Inzwischen habe ich die Kiste wieder abbestellt, weil es in unserem Viertel wirklich sehr viele gute Läden gibt, die auch Bio-Artikel verkaufen, und ich es deshalb merkwürdig fände, wenn ich einen Lieferanten quer durch die ganze Stadt fahren ließe, um mir das bringen zu lassen, was ich um die Ecke kaufen kann. Wobei ich zugeben muss: Wir fieberten dem Kisten-Liefertag schon entgegen, so sehr freuten wir uns auf den gesunden Inhalt.
Inzwischen kaufe ich auch gerne bei der Bäuerin ein, die jeden Freitag um Punkt neun an der nächsten Ecke steht und ein erstaunlich großes Sortiment feilbietet. Brot und Käse hat sie auch, und ganz wunderbare Eier.

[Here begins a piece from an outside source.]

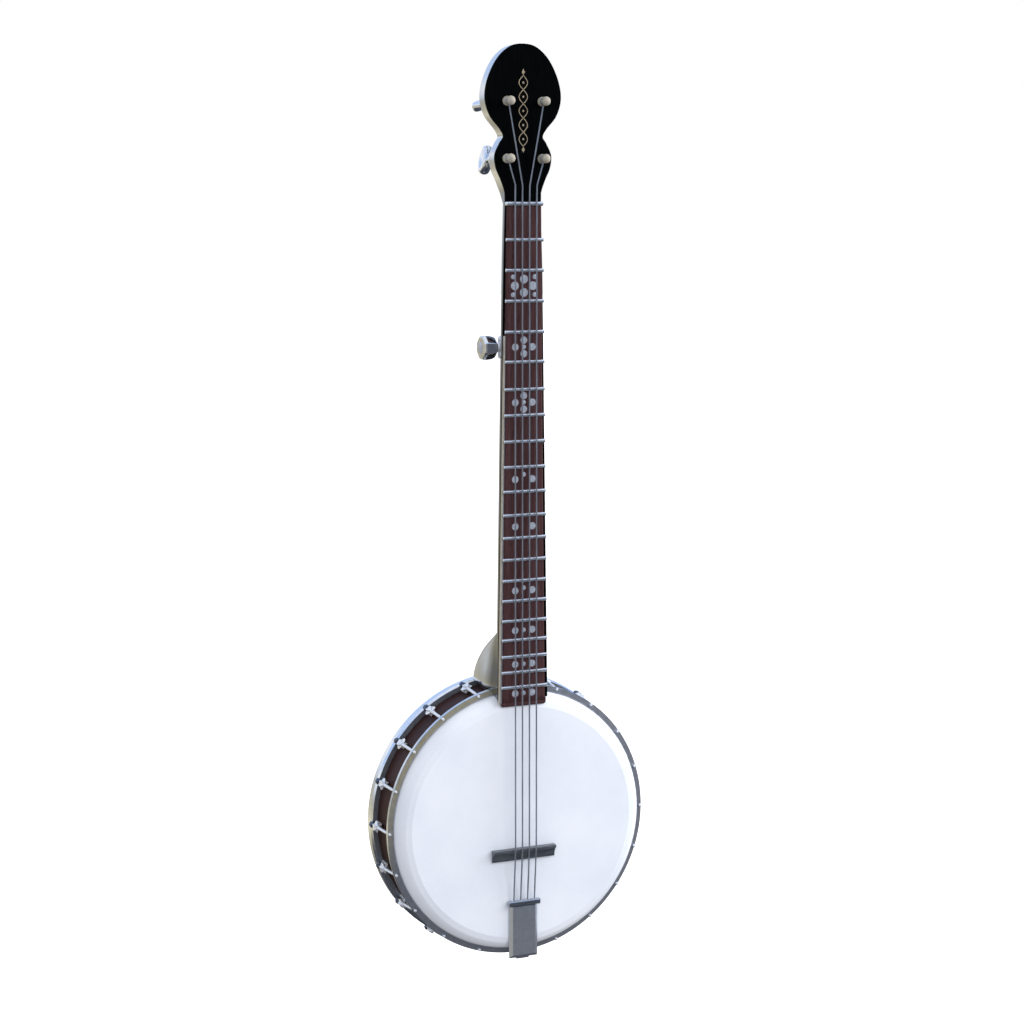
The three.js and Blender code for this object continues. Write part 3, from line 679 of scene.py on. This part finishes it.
def neck():
    holes = [pin_hole(x, z) for _, _, x, z in pegs()]
    piece("neck_wood", neck_shape(), SILVER, "neck", cut=[pot_clearance(), *holes], sharp=32)


def veneer():
    right = [(neck_half(z), z) for z in np.linspace(NECK_END, NUT_Z - 6, 24)]
    right += [(half, z) for half, z in EDGE]
    outline = [*right, *[(-half, z) for half, z in right[:-1][::-1]]]
    holes = [pin_hole(x, z) for _, _, x, z in pegs()]
    shape = slab(outline, VENEER_FRONT, VENEER_BACK)
    piece("peghead_face", shape, VENEER, "peghead_veneer", bevel=0.35, sharp=50, cut=holes)


def ornament():
    """Two strands that cross, with a dot in each eye between them and a lozenge at each end."""
    low, high, reach, eyes = 703, 773, 4.6, 5
    front, half_width = VENEER_FRONT - 0.1, 0.42
    shapes = []
    for side in (-1, 1):
        centre = []
        for t in np.linspace(0, 1, 121):
            centre.append((side * reach * math.sin(math.pi * eyes * t), low + (high - low) * t))
        for (x0, z0), (x1, z1) in zip(centre, centre[1:]):
            along = np.array([x1 - x0, z1 - z0])
            out = half_width * np.array([-along[1], along[0]]) / np.linalg.norm(along)
            quad = [(x0 - out[0], z0 - out[1]), (x1 - out[0], z1 - out[1])]
            quad += [(x1 + out[0], z1 + out[1]), (x0 + out[0], z0 + out[1])]
            shapes.append(slab(quad, front, VENEER_FRONT + 0.2))
    step = (high - low) / eyes
    for eye in range(eyes):
        dot = turned([(0, front), (1.1, front), (1.2, VENEER_FRONT + 0.2), (0, VENEER_FRONT + 0.2)], 24)
        shapes.append(shifted(dot, 0, 0, low + step * (eye + 0.5)))
    for z in (low - 3.4, high + 3.4):
        shapes.append(slab([(-1.7, z), (0, z + 3.2), (1.7, z), (0, z - 3.2)], front, VENEER_FRONT + 0.2))
    piece("peghead_ornament", joined(*shapes), GILT, "peghead_veneer")


def board_ring(z, half, top, base, ledge=0):
    """One ring of the fingerboard. The right side stands back a little, and the left reaches out."""
    bevel = 1.3
    shoulder = min(base - 0.2, top + bevel)
    right = half - 0.9 * ease(NUT_Z, 400, z) + ledge
    left = half + 0.6 * ease(NUT_Z, 560, z)
    section = [(-left, base), (-left, shoulder), (-left + bevel, top)]
    section += [(right - bevel, top), (right, shoulder), (right, base)]
    return [(x, y, z) for x, y in section]


def fingerboard():
    base = VENEER_FRONT - 0.3
    rings = [board_ring(z, board_half(z), BOARD_TOP, base) for z in (NUT_Z - 2.6, 500, 350, 220, 139)]
    ends = [(136.7, 0, 0), (135.2, 0, 0.35), (133.4, 0, 1.1), (131.6, -0.3, 2.0), (130.6, -0.6, 2.7)]
    ends += [(129.9, -0.5, 2.5), (129, -0.2, 2.1), (128, 0, 2.0), (127.2, 0.5, 2.3), (126.6, 1.2, 2.9)]
    ends.append((BOARD_END, 2.4, 3.8))
    for z, inset, drop in ends:
        ledge = 1.8 * ease(135.4, 133.4, z)
        rings.append(board_ring(z, board_half(z) - inset, BOARD_TOP + drop, base, ledge))
    piece("fingerboard_wood", lofted(rings), ROSEWOOD, "fingerboard", sharp=24)


def fret_shape(n):
    """A fret's half-round crown, sloped down at both ends."""
    z = fret_z(n)
    left, right = -board_half(z) - 1.9, board_half(z) + 1.5
    ends = ((0, 0.35), (0.3, 0.75), (0.9, 1))
    stations = [(left + inset, rise) for inset, rise in ends]
    stations += [(right - inset, rise) for inset, rise in ends[::-1]]
    rings = []
    for x, rise in stations:
        ring = []
        for turn in np.linspace(0, math.pi, 13):
            height = FRET_HEIGHT * rise * math.sin(turn)
            ring.append((x, BOARD_TOP - height, z + FRET_WIDTH / 2 * math.cos(turn) * (0.8 + 0.2 * rise)))
        ring += [(x, BOARD_TOP + 0.4, z - 0.4), (x, BOARD_TOP + 0.4, z + 0.4)]
        rings.append(ring)
    return lofted(rings)


def frets():
    for n in range(1, FRETS + 1):
        piece(f"fret_{n:02d}", fret_shape(n), NICKEL, "fingerboard", sharp=60)


def inlays():
    """Pearl discs: (radius, x, z from the middle of the fret gap) for each marked gap."""
    big, medium, small = 4.4, 3.7, 2.4
    pair = [(medium, -9.5, 0), (medium, 9.5, 0)]
    cross = [*pair, (medium, 0, 6.9), (medium, 0, -6.9), (small * 0.95, 0, 0)]
    flower = [(big, -10, 0), (big, 10, 0), (big, 0, 6.7), (big, 0, -6.8)]
    flower += [(small, x, z) for x in (-12, 12) for z in (-9, 9)]
    three = [*pair, (small, 0, 0)]
    marks = {2: flower, 4: cross, 6: cross, 11: pair, 16: three, 18: three}
    marks.update({9: [*pair, (small, 0, 5)], 14: [*pair, (small, 0, 2.6)]})
    shift = -1  # the discs sit a little to the left of the board's centre line
    top = BOARD_TOP - 0.06
    shapes = []
    for gap, discs in marks.items():
        centre = (fret_z(gap) + fret_z(gap + 1)) / 2
        shapes += [disc_at(r, x + shift, centre + z, top) for r, x, z in discs]
    last = fret_z(FRETS) - 6.8
    shapes += [disc_at(r, x + shift, last + z, top) for r, x, z in three]
    piece("pearl_inlays", joined(*shapes), PEARL, "fingerboard")


def disc_at(radius, x, z, top):
    base = BOARD_TOP + 0.5
    outline = [(0, top), (radius - 0.1, top), (radius, top + 0.05), (radius, base), (0, base)]
    return shifted(turned(outline, 40), x, 0, z)


def side_binding():
    """The cream strip, and the grey line that widens between it and the board."""
    low, high = span("side_binding")
    top, base = low[1], high[1]
    ends = ((0, 0.5), (1, 0.15), (3, 0))
    insets = [(low[2] + z, inset) for z, inset in ends] + [(high[2] - z, inset) for z, inset in ends[::-1]]
    strip, line = [], []
    for z, inset in insets:
        board = -board_half(z) - 0.7
        border = board - np.interp(z, (150, 500), (1.5, 0.4))
        outer = -neck_half(z) + inset
        section = rounded([(outer, base), (outer, top + inset), (border, top + inset), (border, base)], 0.3)
        strip.append([(x, y, z) for x, y in section])
        section = [(border + 0.05, base), (border + 0.05, top + inset), (board, top + inset), (board, base)]
        line.append([(x, y, z) for x, y in section])
    piece("side_binding_strip", lofted(strip), IVORY, "side_binding", sharp=60)
    piece("side_binding_line", lofted(line), PLATE, "side_binding", sharp=60)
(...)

A: Da wir in nächster Zeit offensichtlich nicht zu Neukunden der Lieferdienste werden, frage ich mich einmal mehr, wer auf diese Express-Lieferungen abfährt? Der Jüngste, der selbst mal in Melbourne in seinem Work-and-Travel-Jahr für einen Lieferdienst gearbeitet hat, hat da auch keine konkrete Antwort drauf. Für ihn als Fahrer war es weder ein guter, noch ein lukrativer Job, da er zur miesen Bezahlung auch noch in Vorkasse gehen musste, um sich ein Fahrrad zu leihen. Dann wurde er nach Kunden bezahlt und wenn diese weit voneinander entfernt waren, gab es zwar mehr Workout für die Beine, aber eben auch weniger Kohle. Und das Trinkgeld war wohl auch nicht so üppig.

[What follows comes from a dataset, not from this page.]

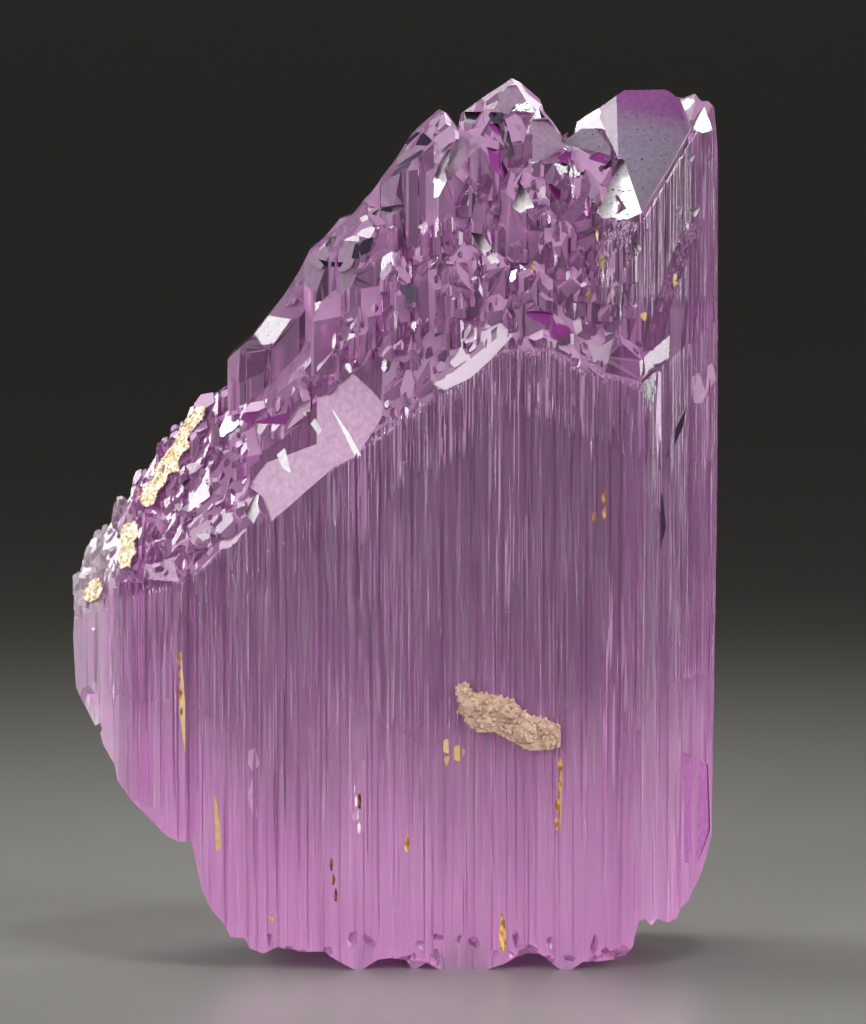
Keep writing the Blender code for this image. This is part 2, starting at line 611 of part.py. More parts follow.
def main():
    """Builds the crystal and the matter stuck on it."""
    for obj in list(bpy.data.objects):
        bpy.data.objects.remove(obj)
    rng = random.Random(SEED)
    shown = collection("kunzite", True)
    cutters = collection("terrace_cutters", False)
    large = collection("large_crystals", False)
    growths = collection("growths", False)
    breaks = collection("breaks", False)
    chips = collection("chips", False)
    grains = collection("grains", False)
    guides = collection("guides", False)

    body = extruded("kunzite_crystal", section(rng), -2, 92, shown, upright=False)
    outline = extruded("outline", OUTLINE, -20, 20, guides, upright=True)
    hull = extruded("hull", HULL, -6, 96, guides, upright=False)
    open_termination(cutters)
    for index, (point, normal) in enumerate(BREAKS):
        half_space(f"break_{index}", point, normal, breaks)
    for name, low, high, faces in LARGE:
        crystal(name, low, high, faces, large)
    fuse(body, "terraces", "DIFFERENCE", cutters)
    fuse(body, "large crystals", "UNION", large)
    bpy.context.view_layer.update()
    bake(body)
    grow_termination(body, growths, rng)
    chip_rim(chips, rng)
    for name, point, crust_outline in CRUSTS:
        clearing(name + "_bench", point, crust_outline, breaks)
    fuse(body, "growths", "UNION", growths)
    fuse(body, "hull", "INTERSECT", hull)
    fuse(body, "outline", "INTERSECT", outline)
    fuse(body, "breaks", "DIFFERENCE", breaks)
    fuse(body, "chips", "DIFFERENCE", chips)
    bpy.context.view_layer.update()
    bake(body)

    dress(body, "kunzite", KUNZITE_PINK, 0.1, transmission=0.9, ior=KUNZITE_IOR)
    dress(matrix_patch(shown, guides, grains, rng), "matrix", MATRIX_TAN, 0.9)
    for name, point, crust_outline in CRUSTS:
        dress(clay_crust(name, point, crust_outline, shown, guides), name, CLAY_CREAM, 0.95)


main()
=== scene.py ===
"""The look of a kunzite crystal specimen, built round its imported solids.

A flattened, striated blade of kunzite stands on its broken base, with a patch of matrix on its front and
clay crusts on its left slope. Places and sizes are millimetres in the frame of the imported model, +Z up the
crystal's c axis and the broad front face towards -Y, and MM turns them into metres.
"""

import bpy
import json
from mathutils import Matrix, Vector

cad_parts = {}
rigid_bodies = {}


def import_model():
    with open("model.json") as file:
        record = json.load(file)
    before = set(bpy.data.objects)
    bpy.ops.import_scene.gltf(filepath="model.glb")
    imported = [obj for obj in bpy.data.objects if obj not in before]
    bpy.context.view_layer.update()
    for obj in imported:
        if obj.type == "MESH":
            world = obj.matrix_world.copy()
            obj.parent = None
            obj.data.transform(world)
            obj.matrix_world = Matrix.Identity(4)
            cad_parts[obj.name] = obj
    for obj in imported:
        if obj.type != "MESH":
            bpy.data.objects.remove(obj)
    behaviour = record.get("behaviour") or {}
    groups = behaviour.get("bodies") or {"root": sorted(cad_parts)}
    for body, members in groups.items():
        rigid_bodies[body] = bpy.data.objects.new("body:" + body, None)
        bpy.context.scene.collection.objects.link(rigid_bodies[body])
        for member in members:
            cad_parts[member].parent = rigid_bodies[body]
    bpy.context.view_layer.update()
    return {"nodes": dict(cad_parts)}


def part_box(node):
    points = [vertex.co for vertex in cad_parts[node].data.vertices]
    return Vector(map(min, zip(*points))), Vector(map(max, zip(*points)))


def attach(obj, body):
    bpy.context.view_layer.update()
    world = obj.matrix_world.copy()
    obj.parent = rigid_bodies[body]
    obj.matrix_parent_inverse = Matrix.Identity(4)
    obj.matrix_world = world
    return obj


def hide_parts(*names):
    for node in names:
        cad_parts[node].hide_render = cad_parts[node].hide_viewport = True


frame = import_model()

import json
import logging
import math
import random
from collections.abc import Callable, Sequence
from dataclasses import dataclass, field
from enum import Enum
from typing import Any, Union

import bmesh
import bpy
import numpy as np
from mathutils import Matrix, Vector

log = logging.getLogger("kunzite")

MM = 0.001
SEED = 23
# How close two points lie, in metres, when they are one.
SAME = 1e-6
# Planes well in front of the crystal and well behind its face, as y.
IN_FRONT = -30.0
BEHIND = 20.0

Triple = tuple[float, float, float]
Number = Union[float, "Field"]

# The lower edge of the etched termination on the broad front face, (x, z).
EDGE = [
    (-33.0, 33.0), (-27.5, 36.6), (-20.4, 38.8), (-14.2, 44.4), (-7.6, 49.1), (-1.1, 53.8), (5.0, 57.5),
    (10.8, 61.6), (15.2, 61.8), (19.5, 59.4), (24.6, 58.2), (33.0, 65.0),
]


def tone(red: float, green: float, blue: float) -> tuple[float, float, float, float]:
    """A colour as seen on a screen, 0 to 255 a channel, as the linear values that nodes take."""

    def straight(channel: float) -> float:
        """One channel without the screen's curve."""
        share = channel / 255
        return share / 12.92 if share <= 0.04045 else ((share + 0.055) / 1.055) ** 2.4

    return straight(red), straight(green), straight(blue), 1.0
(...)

Ein Freund von ihm hat die letzte Lieferung gerne mal zu Hause selbst verputzt, wenn es was Ordentliches und Großes war, um sich für die Plackerei zu belohnen. Das scheint nicht wirklich aufgefallen zu sein, was für mich eher ein Zeichen dafür ist, dass das Kleine im Großen wohl untergeht. Diese Lieferdienste passen aber ganz gut zum australischen Laid-Back-Life-Style, da der „typische“ Kunde vermutlich eher selten auf die Idee kommen würde, selbst mit dem Radl einzukaufen. Die Beobachtung meiner Freundin, die seit 16 Jahren dort lebt, geht sogar soweit, dass auch jede noch so kurze Fahrt mit dem Auto erledigt wird…

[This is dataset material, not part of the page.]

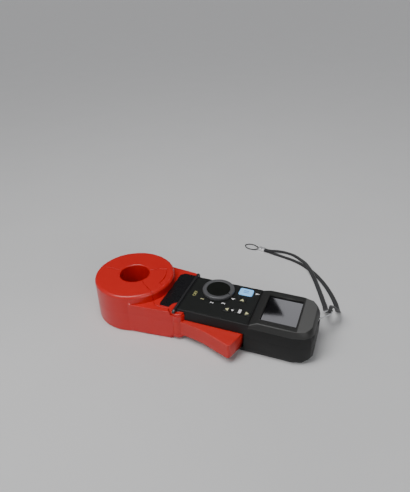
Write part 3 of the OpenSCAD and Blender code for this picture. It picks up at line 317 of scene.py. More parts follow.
def braid_section(plaits, start_w):
    """The section of a flat braid: an oval with the relief of its crossing plaits."""
    def section(u, a):
        width = start_w + (braid_w - start_w) * min(1.0, u / (8 * MM))
        along, round_it = u / plait_len, plaits * a
        crossing = math.sin(along + round_it) * math.sin(along - round_it)
        swell = 1 + 0.07 * crossing
        return width / 2 * math.cos(a) * swell, braid_t / 2 * math.sin(a) * swell
    return section


def braid_finish():
    """Black polyester yarn: crossing plaits with finer filaments and a soft sheen."""
    material, at, shader = new_finish("braid", "UV")
    along = at.part("X") * (1 / plait_len)
    round_it = at.part("Y") * (3 * math.tau)
    plait = ((along + round_it).sine() * (along - round_it).sine()) * 0.5 + 0.5
    filament = ((along * 9 + round_it * 9).sine() * 0.5 + 0.5) * 0.35
    fuzz = at.noise(900.0, 3.0) * 0.3
    (plait + fuzz).clamped().between(tone(0.006, 0.006, 0.0065), tone(0.034, 0.034, 0.036)) \
        .into(shader, "Base Color")
    (0.95 - plait * 0.2).into(shader, "Roughness")
    (plait + filament + fuzz).relief(0.12 * MM, 0.8).into(shader, "Normal")
    shader.inputs["Sheen Weight"].default_value = 0.25
    shader.inputs["Sheen Roughness"].default_value = 0.5
    return material


yarn = braid_finish()


def lay_strand(name, node, over, route, lift):
    """One strand from the fold to the sleeve; over is 1 above the wire, -1 below it."""
    start = Vector((fold_at.x, fold_at.y, hook_z + over * fold_r))
    laid = [Vector((x, y, h)) * MM + Vector((0, 0, rest_z)) for x, y, h in route]
    end = Vector((sleeve_at.x, sleeve_at.y, rest_z + lift))
    points = [start, start + 4 * MM * fold_out] + laid + [end - 4 * MM * sleeve_along, end]
    path = smooth_route(points, 20)
    strand = sweep(name, path, braid_section(3, fold_w), 24)
    return dress(strand, node, "hook", yarn), path


strand_outer, outer_path = lay_strand(
    "strand_outer", "strap_strand_outer", 1, outer_route, 0)
strand_inner, inner_path = lay_strand(
    "strand_inner", "strap_strand_inner", -1, inner_route, braid_t + 0.2 * MM)

fold_path = []
for i in range(25):
    turn = math.pi * i / 24
    fold_path.append(fold_at + Vector((0, 0, math.cos(turn) * fold_r))
                     - fold_out * math.sin(turn) * fold_r)
strap_fold = sweep("strap_fold", fold_path,
                   lambda u, a: (fold_w / 2 * math.cos(a), braid_t / 2 * math.sin(a)),
                   24, -fold_side)
dress(strap_fold, "strap_bight", "hook", yarn)


# ---------------------------------------------------------------- strap sleeve
# The sleeve is pressed from bright steel strip round the strands and the thin loop.
# A waist between its two bands holds the cord ends.
def shade(colour, factor):
    """The colour made darker or lighter by the factor."""
    return tuple(min(1.0, c * factor) for c in colour[:3]) + (1.0,)


def bright_steel(name, colour, streak=(1, 1, 1), metallic=1.0, rough=0.14):
    """Bright rolled steel: fine drawn streaks, small stains and a mirror-like gloss."""
    material, at, shader = new_finish(name)
    drawn = at.node("ShaderNodeMapping", sockets={"Vector": at, "Scale": streak})
    lines = drawn.noise(900.0, 3.0)
    stain = at.noise(220.0, 3.0)
    (stain * 0.6 + lines * 0.4).clamped().between(shade(colour, 0.72), colour) \
        .into(shader, "Base Color")
    (rough + lines * 0.2 + stain * 0.08).into(shader, "Roughness")
    lines.relief(0.02 * MM, 0.4).into(shader, "Normal")
    shader.inputs["Metallic"].default_value = metallic
    return material


bands = [(0.0, 0.8, 4.3), (0.3, 1.4, 4.8), (3.4, 1.4, 4.8), (3.8, 1.0, 4.4), (4.0, 0.0, 3.6),
         (5.0, 0.0, 3.6), (5.2, 0.4, 4.4), (5.6, 0.8, 4.8), (8.7, 0.8, 4.8), (9.0, 0.2, 4.3)]


def sleeve_section(u, a):
    """A pressed strip's section: nearly a rectangle. Each band has its place along the
    sleeve, its width over the braid's and its height."""
    place = u / MM
    for (x0, w0, h0), (x1, w1, h1) in zip(bands, bands[1:]):
        if place <= x1 + 1e-6:
            share = (place - x0) / (x1 - x0)
            break
    width = (braid_w + (w0 + (w1 - w0) * share) * MM) / 2
    height = (h0 + (h1 - h0) * share) * MM / 2
    squareness = 0.35
    x = math.copysign(abs(math.cos(a)) ** squareness, math.cos(a))
    y = math.copysign(abs(math.sin(a)) ** squareness, math.sin(a))
    return width * x, height * y


sleeve_path = [Vector((sleeve_at.x, sleeve_at.y, floor_z + 0.1 * MM + sleeve_h / 2))
               + sleeve_along * x * MM for x, _, _ in bands]
strap_sleeve = sweep("strap_sleeve", sleeve_path, sleeve_section, 40)
sleeve_steel = bright_steel("sleeve_steel", tone(0.92, 0.92, 0.93), (1, 1, 6), 0.55, 0.24)
dress(strap_sleeve, "strap_crimp", "hook", sleeve_steel)
lay_cord(outer_path)
lay_cord(inner_path)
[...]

M: Das habe ich bei meinen zwei Australien-Aufenthalten auch beobachtet, dass ohne das Auto fast nichts geht. Wobei es im Zentrum der Städte wie Sydney und Melbourne ein bisschen anders ist – da werden tatsächlich die Einkäufe, oder zumindest ein Teil davon, zu Fuß erledigt, auch Fahrradfahrer mit vollgepackten Körben hab ich da schon gesehen. Wenn man außerhalb der City wohnt, ist das natürlich sehr viel schwieriger, auch bei uns.
Meine Mutter wohnte ja in ihren letzten Jahren zeitweise auf dem Land, da war das mit dem Shoppen echt schwierig. Autofahren mochte sie nicht mehr (war auch besser so!), einen Laden gab es in dem Dorf nicht, nur einmal in der Woche kam ein Bäckerwagen vorbei. Öffentliche Verkehrsmittel? Fehlanzeige! Sie hatte gottseidank sehr nette Nachbarn, die ihr ein- bis zweimal pro Woche das Gewünschte aus dem Supermarkt in der Stadt mitgebracht haben (wofür sie sich immer mit Kuchen revanchierte), einfach war es trotzdem nicht. Hätte sie auf einen Lieferdienst zurückgegriffen, wenn der vor 20 Jahren schon existiert hätte? Ich glaube nicht. Aber selbst wenn – sie hätte bestimmt gerne länger auf ihre Sachen gewartet als 10 Minuten.